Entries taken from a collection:

※ ※ ※

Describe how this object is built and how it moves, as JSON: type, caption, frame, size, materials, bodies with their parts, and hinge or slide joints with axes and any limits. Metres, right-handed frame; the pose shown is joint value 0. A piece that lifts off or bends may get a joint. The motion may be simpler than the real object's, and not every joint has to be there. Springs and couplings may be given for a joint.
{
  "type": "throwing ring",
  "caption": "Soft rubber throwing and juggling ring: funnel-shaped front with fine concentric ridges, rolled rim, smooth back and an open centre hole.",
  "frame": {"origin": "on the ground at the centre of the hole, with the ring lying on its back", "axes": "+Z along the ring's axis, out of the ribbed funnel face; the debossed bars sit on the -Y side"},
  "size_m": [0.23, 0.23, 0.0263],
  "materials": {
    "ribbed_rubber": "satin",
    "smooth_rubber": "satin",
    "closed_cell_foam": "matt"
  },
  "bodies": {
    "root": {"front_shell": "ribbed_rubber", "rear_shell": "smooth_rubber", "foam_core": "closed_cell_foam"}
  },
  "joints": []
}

※ ※ ※

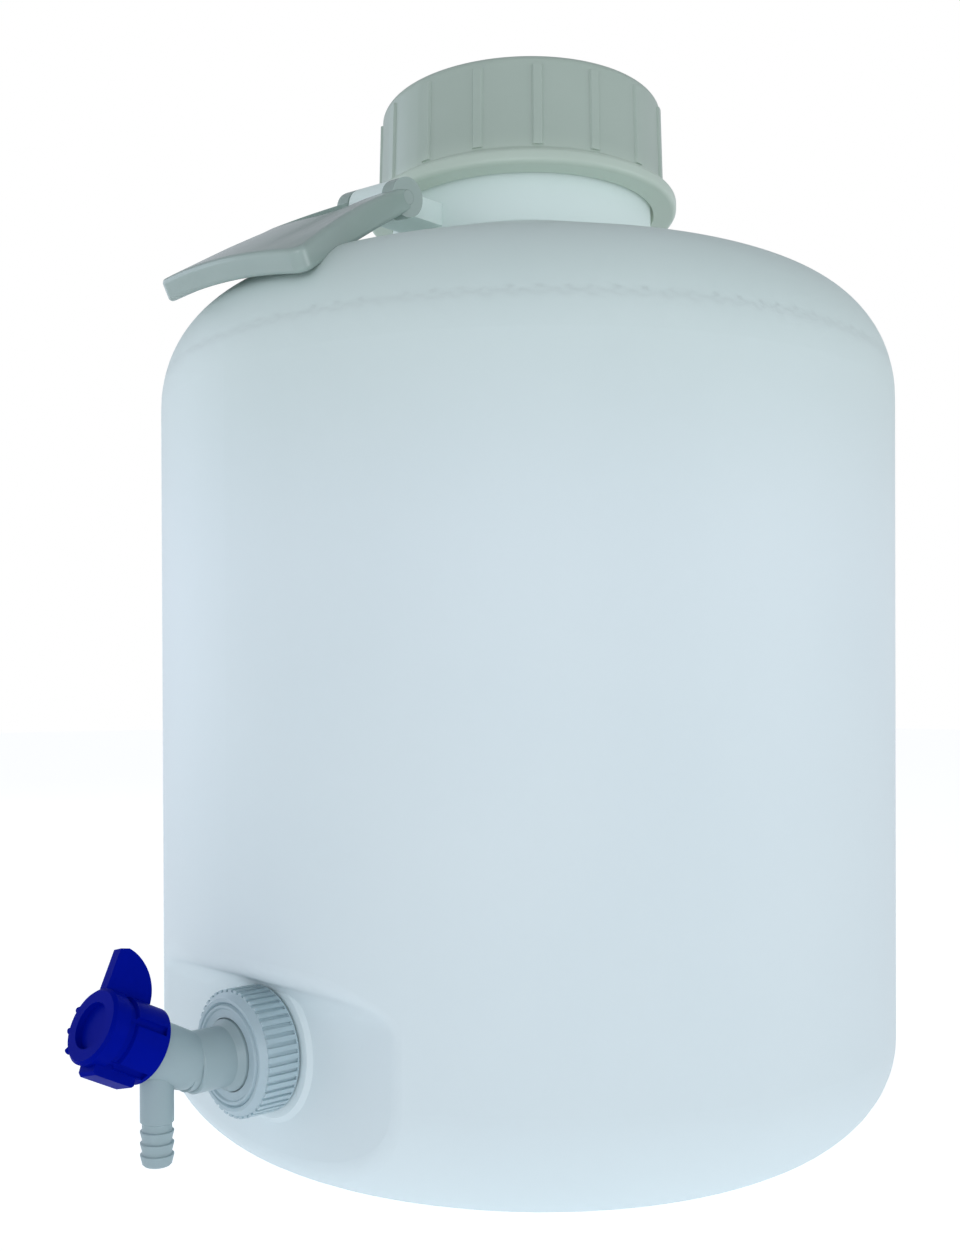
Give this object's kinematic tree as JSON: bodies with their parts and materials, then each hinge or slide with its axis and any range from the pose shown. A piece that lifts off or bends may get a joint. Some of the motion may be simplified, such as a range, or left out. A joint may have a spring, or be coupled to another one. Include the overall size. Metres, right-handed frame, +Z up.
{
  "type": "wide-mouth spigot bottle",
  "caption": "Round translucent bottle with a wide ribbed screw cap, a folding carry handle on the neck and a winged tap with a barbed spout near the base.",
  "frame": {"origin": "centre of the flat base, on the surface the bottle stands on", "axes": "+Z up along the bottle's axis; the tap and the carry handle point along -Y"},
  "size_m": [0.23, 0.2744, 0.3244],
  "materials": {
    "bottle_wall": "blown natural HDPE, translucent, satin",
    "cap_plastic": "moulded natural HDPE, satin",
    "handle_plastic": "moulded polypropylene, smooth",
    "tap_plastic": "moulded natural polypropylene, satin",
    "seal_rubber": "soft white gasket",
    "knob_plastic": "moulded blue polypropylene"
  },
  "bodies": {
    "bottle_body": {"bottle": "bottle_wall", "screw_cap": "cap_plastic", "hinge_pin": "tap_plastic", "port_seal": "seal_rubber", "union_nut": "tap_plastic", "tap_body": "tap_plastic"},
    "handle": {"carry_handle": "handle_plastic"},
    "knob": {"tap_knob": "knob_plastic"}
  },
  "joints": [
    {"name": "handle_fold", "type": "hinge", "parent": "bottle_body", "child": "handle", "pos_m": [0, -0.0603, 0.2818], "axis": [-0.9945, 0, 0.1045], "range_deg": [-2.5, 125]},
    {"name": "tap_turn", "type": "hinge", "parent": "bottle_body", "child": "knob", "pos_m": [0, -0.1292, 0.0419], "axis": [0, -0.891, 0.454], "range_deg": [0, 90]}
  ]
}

※ ※ ※

* **WRITTEN REQUEST**: Identify each line in the records above containing the word "this"; copy those lines.

* **COMPLETED TASK**:
Describe how this object is built and how it moves, as JSON: type, caption, frame, size, materials, bodies with their parts, and hinge or slide joints with axes and any limits. Metres, right-handed frame; the pose shown is joint value 0. A piece that lifts off or bends may get a joint. The motion may be simpler than the real object's, and not every joint has to be there. Springs and couplings may be given for a joint.
Give this object's kinematic tree as JSON: bodies with their parts and materials, then each hinge or slide with its axis and any range from the pose shown. A piece that lifts off or bends may get a joint. Some of the motion may be simplified, such as a range, or left out. A joint may have a spring, or be coupled to another one. Include the overall size. Metres, right-handed frame, +Z up.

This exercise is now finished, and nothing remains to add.